We didn't stay long enough to see fireworks there, but managed to catch a decent show from our bedroom window. The fireworks on the right are from our parking lot, just a few houses down. Yes, the guards had fire extinguishers and a water truck. NO, they really are not that safe!

Thursday, February 03, 2011

My Home Decor Inspiration

Remember that fun painting I showed you in the previous post? Here's what the artist has been up to at our school this fall:

These walls are HUGE. And we had the most unwelcoming dull entrance--until now. These peasant paintings are very popular and oh-so-colorful. I love them! This artist's quality is really good. I felt much better about the price I paid for the one I bought when I brought it in to be framed and saw some of the one the shop had for sale--they were really clearly not as good.
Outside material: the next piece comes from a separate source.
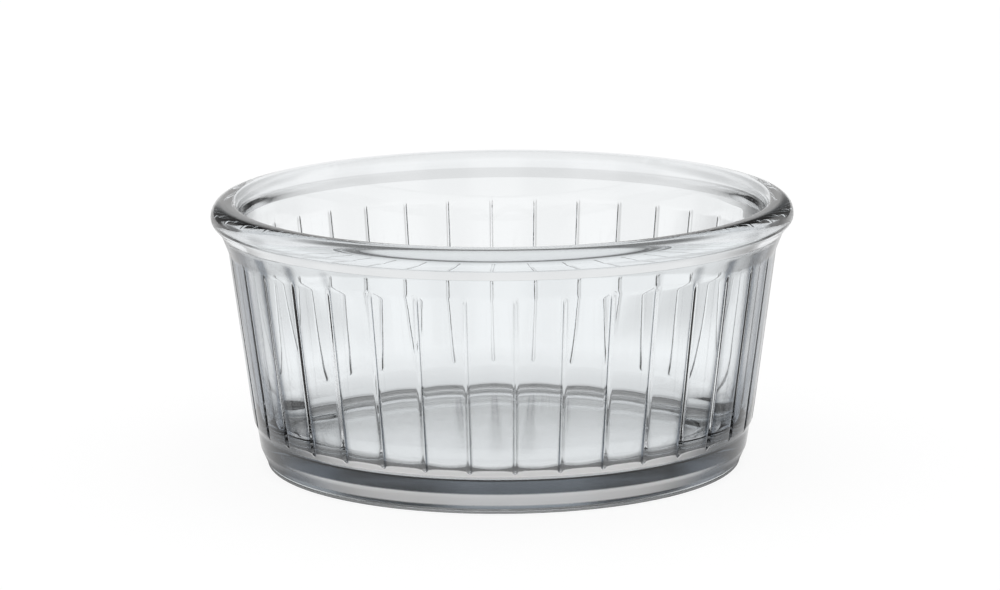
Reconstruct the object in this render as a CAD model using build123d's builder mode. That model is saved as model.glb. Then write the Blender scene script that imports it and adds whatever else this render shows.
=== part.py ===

These water scenes are much more representative of more southern China, which makes sense since the artist is from Shanghai. There is a city, Suzhou, near Shanghai that has been called the Venice of China--lots of canals and boats.

This one, too, is a bit more southern--dragon boats racing is HUGE in Hong Kong--Dragon Boat Day is a national holiday (usually in June, so we miss it). But the rest of the scene is full of children playing, which is wonderful. The pink is really pink but the overall effect is fantastic.

There's another huge wall on another hall that also got the treatment...and I broke down and bought two more small pictures last week--one of traditional Chinese baby shoes and another of a baby swaddled in a crib. It's hard to feel blue when you look at all this color!